→ WORK TO DO
Reproduce each line that includes the word "code".

→ MATERIAL
------------------------------------------------------------

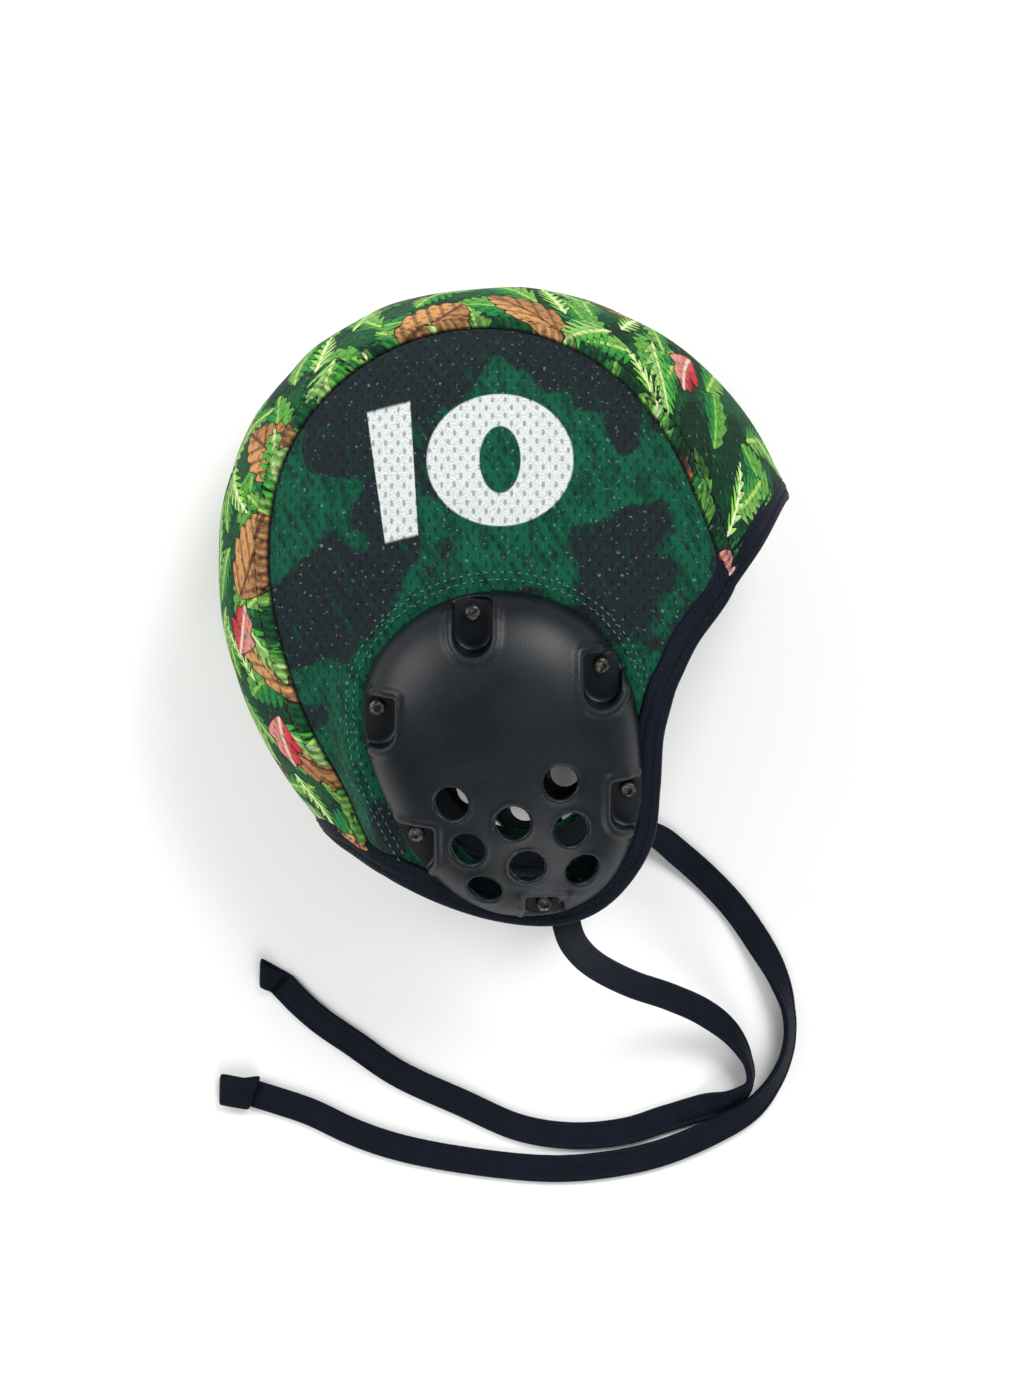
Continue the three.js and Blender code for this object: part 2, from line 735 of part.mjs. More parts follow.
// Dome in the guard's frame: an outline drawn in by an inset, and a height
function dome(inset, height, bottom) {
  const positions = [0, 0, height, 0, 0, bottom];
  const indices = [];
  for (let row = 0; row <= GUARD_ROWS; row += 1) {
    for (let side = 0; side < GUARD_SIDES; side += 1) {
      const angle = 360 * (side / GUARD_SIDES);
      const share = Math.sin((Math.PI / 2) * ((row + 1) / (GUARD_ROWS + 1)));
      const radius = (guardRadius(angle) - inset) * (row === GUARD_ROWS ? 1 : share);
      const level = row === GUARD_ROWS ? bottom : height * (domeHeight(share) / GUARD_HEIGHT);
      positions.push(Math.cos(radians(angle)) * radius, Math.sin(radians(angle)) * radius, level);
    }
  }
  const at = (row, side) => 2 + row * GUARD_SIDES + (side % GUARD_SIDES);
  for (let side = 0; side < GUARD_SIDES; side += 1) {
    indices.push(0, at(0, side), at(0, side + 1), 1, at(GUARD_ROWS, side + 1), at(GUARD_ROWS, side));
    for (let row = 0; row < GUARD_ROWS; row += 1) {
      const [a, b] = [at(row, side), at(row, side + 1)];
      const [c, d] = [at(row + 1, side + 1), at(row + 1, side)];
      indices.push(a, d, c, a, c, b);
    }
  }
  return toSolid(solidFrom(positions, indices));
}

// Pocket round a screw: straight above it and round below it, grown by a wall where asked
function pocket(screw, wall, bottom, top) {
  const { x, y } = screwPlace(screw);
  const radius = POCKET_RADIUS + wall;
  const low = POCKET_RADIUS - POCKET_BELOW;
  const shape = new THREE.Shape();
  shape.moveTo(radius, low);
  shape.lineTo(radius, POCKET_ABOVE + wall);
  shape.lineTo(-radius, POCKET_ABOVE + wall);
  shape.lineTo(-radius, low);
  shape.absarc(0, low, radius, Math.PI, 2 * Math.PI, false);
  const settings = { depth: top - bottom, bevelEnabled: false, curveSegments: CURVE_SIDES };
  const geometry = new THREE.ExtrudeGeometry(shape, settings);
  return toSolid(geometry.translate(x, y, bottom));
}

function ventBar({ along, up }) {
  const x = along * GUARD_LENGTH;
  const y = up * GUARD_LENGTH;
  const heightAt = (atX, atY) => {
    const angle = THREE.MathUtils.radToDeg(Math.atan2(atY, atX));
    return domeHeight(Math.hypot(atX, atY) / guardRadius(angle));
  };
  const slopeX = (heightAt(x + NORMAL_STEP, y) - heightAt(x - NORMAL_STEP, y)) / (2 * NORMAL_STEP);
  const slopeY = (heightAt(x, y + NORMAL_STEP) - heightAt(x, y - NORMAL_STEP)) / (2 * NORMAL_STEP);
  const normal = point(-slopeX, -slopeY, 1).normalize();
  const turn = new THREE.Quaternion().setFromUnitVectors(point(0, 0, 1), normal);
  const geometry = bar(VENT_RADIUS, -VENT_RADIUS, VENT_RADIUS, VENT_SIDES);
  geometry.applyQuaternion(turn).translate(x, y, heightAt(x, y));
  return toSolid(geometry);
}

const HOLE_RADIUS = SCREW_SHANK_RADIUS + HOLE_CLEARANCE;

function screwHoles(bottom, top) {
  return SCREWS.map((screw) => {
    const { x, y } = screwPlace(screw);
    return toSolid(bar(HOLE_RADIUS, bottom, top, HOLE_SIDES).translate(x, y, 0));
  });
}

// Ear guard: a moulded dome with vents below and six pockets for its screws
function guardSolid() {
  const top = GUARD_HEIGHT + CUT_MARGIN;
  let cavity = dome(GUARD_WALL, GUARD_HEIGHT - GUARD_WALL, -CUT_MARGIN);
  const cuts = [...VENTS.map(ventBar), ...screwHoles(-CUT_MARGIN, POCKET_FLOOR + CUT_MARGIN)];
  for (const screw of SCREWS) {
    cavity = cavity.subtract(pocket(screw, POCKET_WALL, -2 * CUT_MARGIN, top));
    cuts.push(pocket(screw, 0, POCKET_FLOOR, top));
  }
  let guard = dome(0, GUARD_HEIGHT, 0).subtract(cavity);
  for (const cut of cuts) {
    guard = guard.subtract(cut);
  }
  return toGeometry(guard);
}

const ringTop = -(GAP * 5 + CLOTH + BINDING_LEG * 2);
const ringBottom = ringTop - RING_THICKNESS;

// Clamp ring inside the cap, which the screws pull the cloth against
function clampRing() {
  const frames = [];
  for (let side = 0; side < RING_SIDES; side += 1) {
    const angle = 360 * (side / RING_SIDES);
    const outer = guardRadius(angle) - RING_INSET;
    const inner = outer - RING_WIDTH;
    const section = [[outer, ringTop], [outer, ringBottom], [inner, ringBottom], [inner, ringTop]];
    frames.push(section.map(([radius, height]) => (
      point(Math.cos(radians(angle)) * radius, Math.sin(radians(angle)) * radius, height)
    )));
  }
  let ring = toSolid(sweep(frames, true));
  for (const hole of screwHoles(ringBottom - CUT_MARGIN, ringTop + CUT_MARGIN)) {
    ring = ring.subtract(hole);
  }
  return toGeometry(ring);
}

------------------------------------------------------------

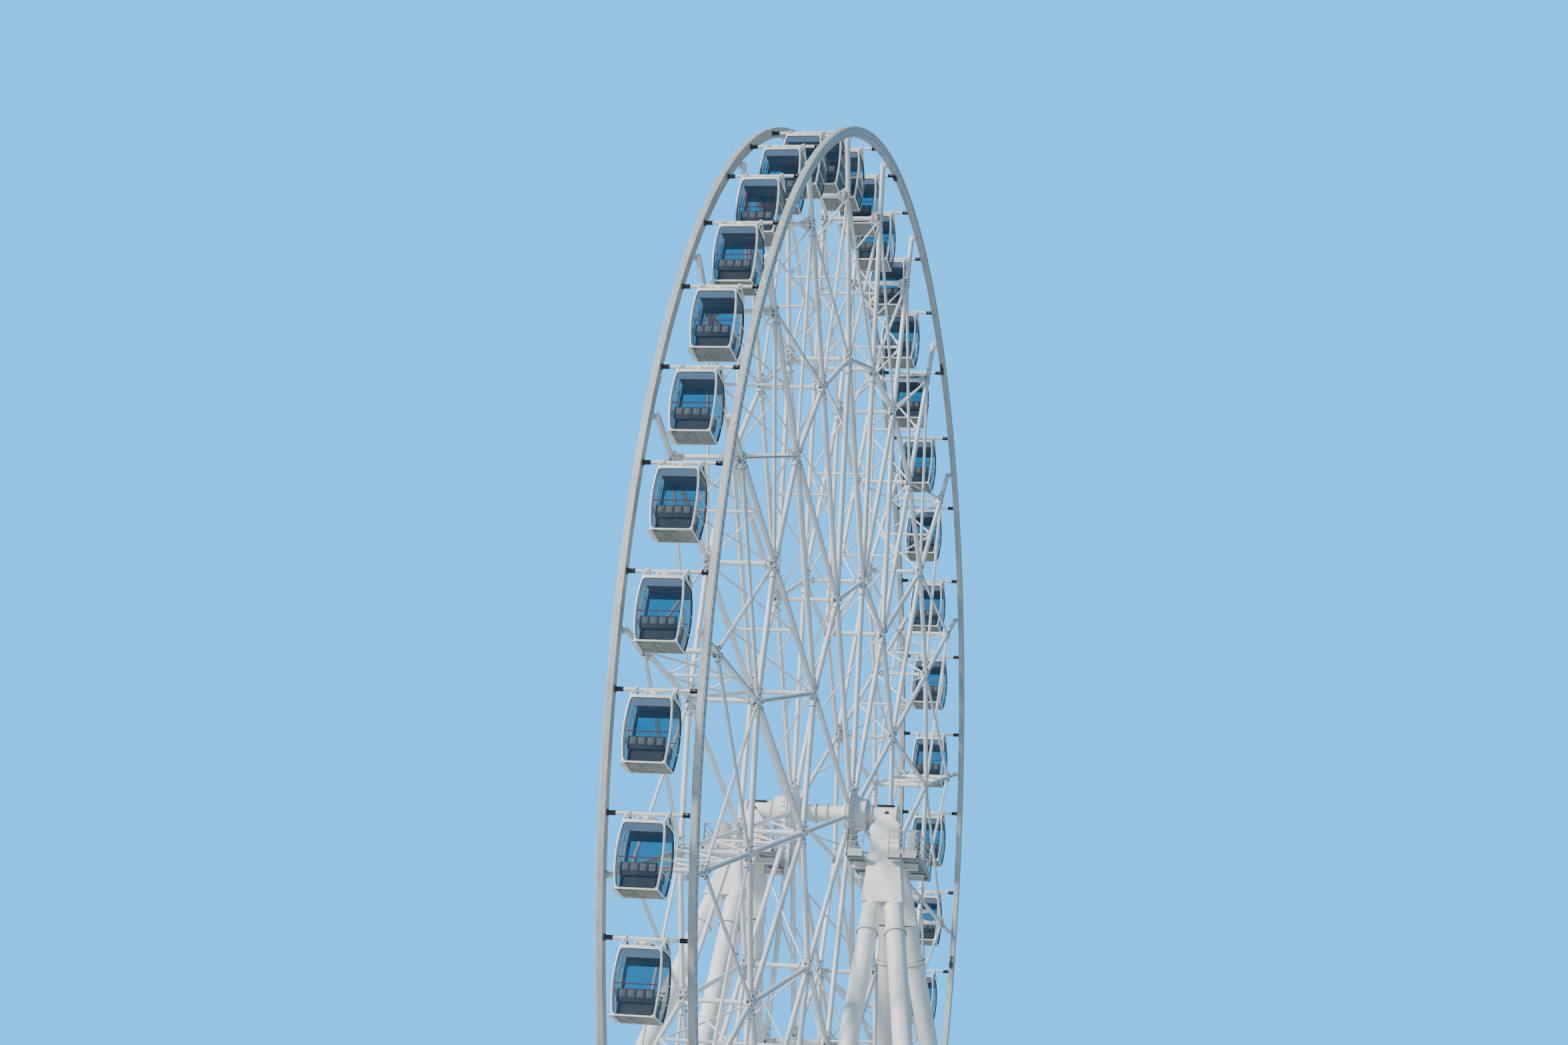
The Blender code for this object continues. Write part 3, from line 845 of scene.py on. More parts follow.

------------------------------------------------------------

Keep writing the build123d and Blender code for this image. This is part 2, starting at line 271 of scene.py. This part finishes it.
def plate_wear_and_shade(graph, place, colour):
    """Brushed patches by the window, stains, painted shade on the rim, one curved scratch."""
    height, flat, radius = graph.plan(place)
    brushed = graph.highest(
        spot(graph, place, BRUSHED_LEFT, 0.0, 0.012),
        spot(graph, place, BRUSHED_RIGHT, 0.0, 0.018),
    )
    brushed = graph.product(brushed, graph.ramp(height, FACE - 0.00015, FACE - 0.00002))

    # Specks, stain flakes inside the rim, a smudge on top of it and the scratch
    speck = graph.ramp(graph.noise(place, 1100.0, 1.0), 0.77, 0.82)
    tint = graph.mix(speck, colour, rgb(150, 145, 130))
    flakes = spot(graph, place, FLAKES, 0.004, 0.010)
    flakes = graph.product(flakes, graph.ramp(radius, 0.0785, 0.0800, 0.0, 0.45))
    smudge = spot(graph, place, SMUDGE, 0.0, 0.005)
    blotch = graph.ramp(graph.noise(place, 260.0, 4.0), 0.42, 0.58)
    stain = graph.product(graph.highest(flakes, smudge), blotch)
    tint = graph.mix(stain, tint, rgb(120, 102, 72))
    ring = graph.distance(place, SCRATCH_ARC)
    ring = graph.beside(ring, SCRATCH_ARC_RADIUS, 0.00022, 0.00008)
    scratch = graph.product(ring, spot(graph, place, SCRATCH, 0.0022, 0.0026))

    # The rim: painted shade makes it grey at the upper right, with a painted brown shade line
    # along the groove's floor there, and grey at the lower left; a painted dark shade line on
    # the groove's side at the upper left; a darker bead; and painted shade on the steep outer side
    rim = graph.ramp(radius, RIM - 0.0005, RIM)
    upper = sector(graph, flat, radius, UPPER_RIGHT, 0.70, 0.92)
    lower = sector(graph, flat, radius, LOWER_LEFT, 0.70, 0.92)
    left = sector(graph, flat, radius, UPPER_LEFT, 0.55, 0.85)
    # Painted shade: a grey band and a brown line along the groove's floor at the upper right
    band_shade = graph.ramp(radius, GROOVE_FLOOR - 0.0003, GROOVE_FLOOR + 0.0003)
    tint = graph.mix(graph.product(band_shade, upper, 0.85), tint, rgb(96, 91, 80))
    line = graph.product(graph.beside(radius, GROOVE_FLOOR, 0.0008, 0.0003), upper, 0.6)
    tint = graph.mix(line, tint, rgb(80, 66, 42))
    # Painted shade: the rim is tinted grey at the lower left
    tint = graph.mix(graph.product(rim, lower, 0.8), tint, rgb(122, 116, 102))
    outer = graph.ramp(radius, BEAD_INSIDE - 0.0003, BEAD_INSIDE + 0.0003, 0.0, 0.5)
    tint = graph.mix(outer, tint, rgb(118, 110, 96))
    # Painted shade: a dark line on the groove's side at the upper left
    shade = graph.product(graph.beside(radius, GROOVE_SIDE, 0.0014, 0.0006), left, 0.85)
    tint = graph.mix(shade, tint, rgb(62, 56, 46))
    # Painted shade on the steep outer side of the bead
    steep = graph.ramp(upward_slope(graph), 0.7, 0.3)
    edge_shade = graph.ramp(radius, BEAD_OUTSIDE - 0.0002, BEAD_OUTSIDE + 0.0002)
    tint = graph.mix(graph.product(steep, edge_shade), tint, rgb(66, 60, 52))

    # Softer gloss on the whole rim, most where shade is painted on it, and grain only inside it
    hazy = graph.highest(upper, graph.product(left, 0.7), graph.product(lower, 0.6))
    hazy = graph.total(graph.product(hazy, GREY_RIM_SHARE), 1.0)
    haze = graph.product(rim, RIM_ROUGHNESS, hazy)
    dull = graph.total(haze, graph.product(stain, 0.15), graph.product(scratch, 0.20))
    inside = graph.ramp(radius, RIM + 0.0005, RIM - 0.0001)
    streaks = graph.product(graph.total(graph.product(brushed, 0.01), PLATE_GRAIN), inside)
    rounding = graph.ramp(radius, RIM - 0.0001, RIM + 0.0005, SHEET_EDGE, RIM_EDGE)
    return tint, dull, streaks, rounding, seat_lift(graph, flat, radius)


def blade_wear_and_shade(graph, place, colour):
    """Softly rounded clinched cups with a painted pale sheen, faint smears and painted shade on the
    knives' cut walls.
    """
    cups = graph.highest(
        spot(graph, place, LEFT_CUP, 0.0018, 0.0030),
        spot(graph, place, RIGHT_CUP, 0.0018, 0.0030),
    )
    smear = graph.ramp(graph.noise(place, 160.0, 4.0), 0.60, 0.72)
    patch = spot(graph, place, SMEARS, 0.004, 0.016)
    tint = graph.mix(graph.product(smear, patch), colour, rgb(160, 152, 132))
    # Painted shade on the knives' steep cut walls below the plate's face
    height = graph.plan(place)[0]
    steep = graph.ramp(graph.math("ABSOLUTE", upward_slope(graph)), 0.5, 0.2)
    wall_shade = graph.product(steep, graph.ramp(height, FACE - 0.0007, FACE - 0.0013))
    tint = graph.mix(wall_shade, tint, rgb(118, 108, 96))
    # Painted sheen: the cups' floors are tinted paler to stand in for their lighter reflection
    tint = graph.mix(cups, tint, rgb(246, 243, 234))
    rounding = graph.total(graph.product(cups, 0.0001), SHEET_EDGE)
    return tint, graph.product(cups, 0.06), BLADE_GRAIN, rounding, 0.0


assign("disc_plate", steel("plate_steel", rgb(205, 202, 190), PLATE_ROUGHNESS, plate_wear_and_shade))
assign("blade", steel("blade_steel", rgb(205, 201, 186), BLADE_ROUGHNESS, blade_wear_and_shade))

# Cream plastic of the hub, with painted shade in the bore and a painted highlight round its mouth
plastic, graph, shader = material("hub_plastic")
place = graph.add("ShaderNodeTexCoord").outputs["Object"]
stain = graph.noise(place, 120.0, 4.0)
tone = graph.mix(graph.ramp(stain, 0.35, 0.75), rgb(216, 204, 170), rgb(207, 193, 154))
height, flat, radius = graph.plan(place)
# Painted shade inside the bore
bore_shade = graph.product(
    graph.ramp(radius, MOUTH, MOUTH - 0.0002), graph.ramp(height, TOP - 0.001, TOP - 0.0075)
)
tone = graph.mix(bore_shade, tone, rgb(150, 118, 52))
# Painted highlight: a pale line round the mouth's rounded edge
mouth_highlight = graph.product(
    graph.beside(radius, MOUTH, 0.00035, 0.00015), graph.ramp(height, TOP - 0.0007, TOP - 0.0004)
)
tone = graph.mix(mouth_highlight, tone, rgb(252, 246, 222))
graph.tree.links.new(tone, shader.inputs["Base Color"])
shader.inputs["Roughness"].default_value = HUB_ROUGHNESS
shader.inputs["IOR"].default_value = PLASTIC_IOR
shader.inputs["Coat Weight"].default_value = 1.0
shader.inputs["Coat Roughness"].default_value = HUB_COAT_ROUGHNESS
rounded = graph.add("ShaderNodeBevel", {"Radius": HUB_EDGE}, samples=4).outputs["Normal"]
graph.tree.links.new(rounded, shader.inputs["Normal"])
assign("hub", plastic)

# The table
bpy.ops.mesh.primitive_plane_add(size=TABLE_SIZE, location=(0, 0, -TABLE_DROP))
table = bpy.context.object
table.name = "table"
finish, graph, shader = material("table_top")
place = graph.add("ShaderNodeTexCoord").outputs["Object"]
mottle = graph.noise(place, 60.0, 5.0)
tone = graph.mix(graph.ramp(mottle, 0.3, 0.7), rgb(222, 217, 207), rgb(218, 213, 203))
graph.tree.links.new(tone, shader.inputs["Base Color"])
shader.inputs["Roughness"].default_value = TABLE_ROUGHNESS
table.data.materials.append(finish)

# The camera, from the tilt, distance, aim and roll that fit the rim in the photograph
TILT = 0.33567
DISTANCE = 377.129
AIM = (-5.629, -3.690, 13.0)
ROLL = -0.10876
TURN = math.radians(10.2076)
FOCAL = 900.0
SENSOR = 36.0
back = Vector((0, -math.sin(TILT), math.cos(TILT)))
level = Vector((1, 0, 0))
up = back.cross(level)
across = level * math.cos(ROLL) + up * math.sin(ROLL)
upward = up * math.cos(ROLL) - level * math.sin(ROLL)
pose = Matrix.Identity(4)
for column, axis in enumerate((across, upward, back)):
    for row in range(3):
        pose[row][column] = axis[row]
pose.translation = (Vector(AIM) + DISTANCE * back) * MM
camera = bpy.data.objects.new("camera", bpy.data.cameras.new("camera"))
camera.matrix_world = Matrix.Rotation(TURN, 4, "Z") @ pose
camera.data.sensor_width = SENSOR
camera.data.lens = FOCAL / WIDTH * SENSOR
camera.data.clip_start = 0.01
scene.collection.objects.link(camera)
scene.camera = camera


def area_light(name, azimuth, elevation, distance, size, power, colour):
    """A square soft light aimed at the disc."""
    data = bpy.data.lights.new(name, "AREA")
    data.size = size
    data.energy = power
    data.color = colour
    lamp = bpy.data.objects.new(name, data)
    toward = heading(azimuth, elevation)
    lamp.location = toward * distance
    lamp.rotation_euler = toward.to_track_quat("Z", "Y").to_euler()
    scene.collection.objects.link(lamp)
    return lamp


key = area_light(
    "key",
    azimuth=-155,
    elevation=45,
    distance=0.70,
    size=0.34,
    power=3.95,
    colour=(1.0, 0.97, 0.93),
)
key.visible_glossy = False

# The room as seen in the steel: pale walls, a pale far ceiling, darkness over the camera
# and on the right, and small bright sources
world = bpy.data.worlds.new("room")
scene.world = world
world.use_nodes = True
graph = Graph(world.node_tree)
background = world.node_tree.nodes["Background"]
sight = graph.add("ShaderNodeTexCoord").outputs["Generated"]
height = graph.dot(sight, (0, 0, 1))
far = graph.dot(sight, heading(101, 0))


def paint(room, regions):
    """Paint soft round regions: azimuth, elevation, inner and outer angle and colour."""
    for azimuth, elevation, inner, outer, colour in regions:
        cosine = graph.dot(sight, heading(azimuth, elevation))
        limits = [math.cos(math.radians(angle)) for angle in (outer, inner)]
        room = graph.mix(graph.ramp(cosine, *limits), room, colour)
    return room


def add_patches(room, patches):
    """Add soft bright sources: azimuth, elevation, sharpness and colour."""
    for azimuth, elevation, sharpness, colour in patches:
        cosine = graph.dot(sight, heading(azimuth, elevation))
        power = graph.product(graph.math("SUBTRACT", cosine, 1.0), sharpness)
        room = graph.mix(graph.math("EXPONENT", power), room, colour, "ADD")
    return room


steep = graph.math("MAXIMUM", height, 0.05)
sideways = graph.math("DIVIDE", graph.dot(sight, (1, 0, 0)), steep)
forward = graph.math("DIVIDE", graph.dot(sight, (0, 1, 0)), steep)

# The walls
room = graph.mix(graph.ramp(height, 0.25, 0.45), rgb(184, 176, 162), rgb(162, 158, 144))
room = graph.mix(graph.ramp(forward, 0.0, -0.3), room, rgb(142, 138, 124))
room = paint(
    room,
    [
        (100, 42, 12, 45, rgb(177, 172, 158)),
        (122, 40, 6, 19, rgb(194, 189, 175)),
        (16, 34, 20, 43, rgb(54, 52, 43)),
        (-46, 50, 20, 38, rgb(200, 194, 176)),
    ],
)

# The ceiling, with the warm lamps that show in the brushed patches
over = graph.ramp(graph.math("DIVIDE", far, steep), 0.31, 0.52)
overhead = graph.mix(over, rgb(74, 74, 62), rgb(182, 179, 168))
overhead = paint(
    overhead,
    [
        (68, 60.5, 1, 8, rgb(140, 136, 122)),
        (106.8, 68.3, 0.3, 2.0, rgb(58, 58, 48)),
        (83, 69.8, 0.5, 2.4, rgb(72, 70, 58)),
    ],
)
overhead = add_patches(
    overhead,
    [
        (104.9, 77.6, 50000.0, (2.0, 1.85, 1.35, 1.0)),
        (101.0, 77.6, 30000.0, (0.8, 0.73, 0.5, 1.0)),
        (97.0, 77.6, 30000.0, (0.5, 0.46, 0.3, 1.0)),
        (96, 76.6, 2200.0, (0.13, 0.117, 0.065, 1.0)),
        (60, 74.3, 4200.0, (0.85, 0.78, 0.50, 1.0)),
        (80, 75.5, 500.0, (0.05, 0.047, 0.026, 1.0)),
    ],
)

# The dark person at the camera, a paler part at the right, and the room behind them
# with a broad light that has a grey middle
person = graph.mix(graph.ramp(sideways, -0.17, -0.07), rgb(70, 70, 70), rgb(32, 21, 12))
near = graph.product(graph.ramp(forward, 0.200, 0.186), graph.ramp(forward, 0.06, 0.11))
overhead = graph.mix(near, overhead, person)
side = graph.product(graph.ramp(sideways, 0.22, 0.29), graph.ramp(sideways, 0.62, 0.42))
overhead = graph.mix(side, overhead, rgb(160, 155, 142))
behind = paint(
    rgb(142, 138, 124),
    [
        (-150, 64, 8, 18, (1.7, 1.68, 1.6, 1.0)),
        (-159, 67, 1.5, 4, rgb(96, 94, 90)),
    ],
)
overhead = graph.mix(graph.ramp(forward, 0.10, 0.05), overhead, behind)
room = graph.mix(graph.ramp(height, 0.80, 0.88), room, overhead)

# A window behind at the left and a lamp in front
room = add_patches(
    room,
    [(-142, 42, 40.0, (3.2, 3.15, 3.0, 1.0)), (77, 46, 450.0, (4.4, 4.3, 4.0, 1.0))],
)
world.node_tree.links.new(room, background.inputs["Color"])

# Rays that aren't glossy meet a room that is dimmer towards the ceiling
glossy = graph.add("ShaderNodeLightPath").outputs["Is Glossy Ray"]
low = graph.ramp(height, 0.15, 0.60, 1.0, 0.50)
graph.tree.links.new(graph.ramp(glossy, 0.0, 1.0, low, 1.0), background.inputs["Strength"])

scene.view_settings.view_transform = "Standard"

------------------------------------------------------------

→ EXERCISE ANSWER
Continue the three.js and Blender code for this object: part 2, from line 735 of part.mjs. More parts follow.
The Blender code for this object continues. Write part 3, from line 845 of scene.py on. More parts follow.
Keep writing the build123d and Blender code for this image. This is part 2, starting at line 271 of scene.py. This part finishes it.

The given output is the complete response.